Filter the data below for the string "this" and copy each matching line.
[Provided data start]
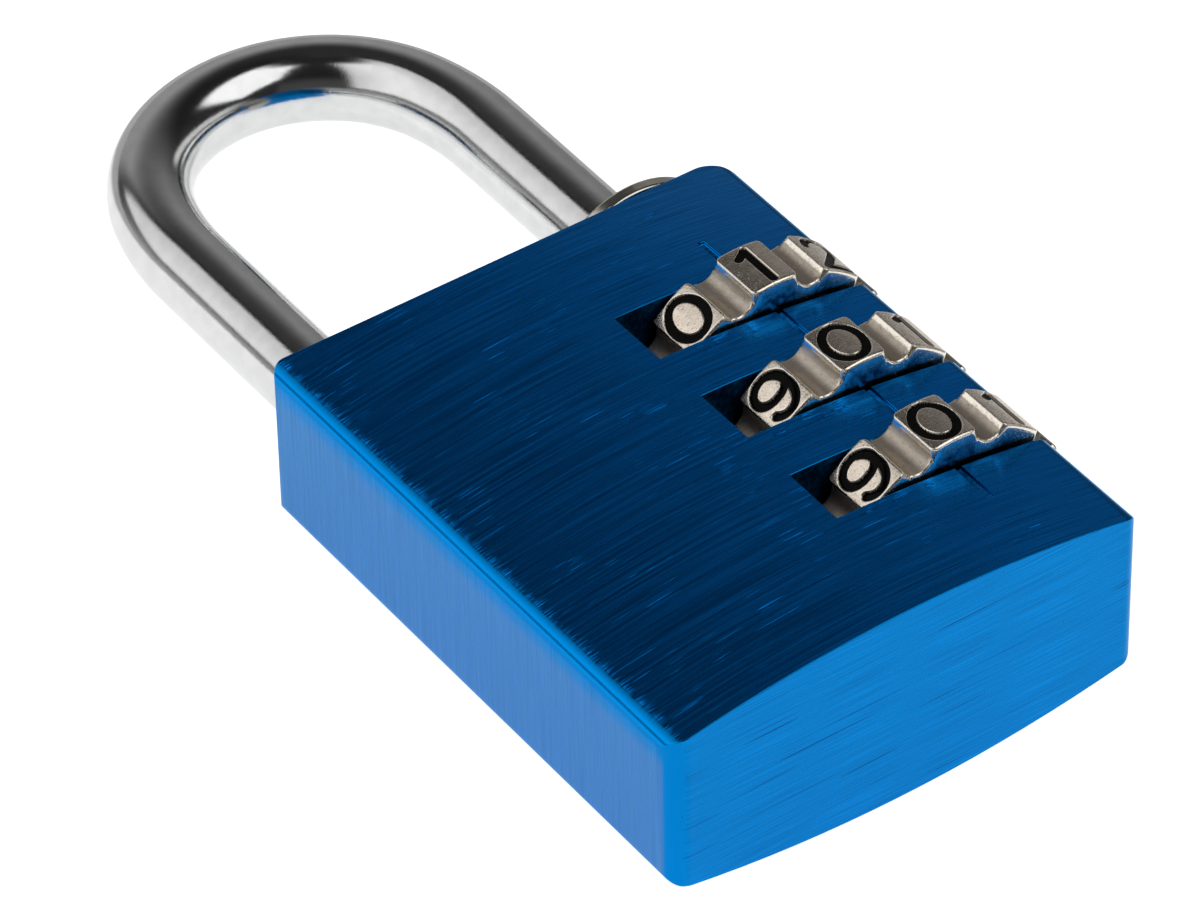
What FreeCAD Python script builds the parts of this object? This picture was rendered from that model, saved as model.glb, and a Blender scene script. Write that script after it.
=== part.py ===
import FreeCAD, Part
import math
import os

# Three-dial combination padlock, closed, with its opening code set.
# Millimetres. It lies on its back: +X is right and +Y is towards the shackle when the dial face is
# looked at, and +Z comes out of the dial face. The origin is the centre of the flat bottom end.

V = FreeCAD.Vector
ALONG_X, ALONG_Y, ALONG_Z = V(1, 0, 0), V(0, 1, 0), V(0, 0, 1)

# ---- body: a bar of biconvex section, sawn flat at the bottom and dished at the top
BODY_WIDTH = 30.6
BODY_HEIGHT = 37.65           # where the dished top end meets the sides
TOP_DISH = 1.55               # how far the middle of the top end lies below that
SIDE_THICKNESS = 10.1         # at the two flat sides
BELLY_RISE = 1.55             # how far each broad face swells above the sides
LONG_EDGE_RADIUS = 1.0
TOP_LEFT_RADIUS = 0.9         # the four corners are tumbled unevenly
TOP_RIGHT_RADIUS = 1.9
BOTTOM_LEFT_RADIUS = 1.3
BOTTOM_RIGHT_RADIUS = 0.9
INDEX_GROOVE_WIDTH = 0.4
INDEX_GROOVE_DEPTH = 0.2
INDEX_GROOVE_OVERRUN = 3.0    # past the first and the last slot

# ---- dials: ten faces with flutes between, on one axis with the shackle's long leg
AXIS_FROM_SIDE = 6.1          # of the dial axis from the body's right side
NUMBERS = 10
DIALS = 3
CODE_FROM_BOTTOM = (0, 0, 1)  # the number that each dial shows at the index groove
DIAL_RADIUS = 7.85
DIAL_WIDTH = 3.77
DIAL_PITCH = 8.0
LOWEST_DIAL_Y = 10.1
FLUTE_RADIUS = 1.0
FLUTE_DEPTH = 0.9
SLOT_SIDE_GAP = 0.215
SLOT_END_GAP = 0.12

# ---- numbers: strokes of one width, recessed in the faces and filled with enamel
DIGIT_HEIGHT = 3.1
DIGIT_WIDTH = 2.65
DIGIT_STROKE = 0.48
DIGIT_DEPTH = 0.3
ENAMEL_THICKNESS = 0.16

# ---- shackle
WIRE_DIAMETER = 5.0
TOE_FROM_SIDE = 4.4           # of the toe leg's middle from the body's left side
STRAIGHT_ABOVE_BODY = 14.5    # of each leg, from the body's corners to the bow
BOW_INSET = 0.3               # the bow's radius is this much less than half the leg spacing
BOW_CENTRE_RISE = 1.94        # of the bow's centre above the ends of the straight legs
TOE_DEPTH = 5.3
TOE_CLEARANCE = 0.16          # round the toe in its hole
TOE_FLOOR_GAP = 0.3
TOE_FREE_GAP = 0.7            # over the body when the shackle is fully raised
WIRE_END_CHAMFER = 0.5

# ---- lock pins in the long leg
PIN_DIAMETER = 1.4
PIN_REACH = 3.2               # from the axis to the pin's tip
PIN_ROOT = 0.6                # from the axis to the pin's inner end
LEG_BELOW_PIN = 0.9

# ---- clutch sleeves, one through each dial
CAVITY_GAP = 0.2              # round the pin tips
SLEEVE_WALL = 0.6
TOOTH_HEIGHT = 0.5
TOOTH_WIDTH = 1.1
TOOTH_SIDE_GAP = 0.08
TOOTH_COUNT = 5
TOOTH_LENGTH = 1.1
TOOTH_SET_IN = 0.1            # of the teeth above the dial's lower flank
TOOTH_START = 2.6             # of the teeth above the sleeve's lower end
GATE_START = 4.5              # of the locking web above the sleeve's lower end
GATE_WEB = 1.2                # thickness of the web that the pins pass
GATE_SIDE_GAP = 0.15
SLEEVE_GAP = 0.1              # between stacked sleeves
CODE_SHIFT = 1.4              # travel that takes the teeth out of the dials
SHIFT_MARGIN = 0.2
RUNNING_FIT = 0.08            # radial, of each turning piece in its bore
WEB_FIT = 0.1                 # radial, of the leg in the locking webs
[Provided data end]
* **Written answer**:
What FreeCAD Python script builds the parts of this object? This picture was rendered from that model, saved as model.glb, and a Blender scene script. Write that script after it.
BOW_INSET = 0.3               # the bow's radius is this much less than half the leg spacing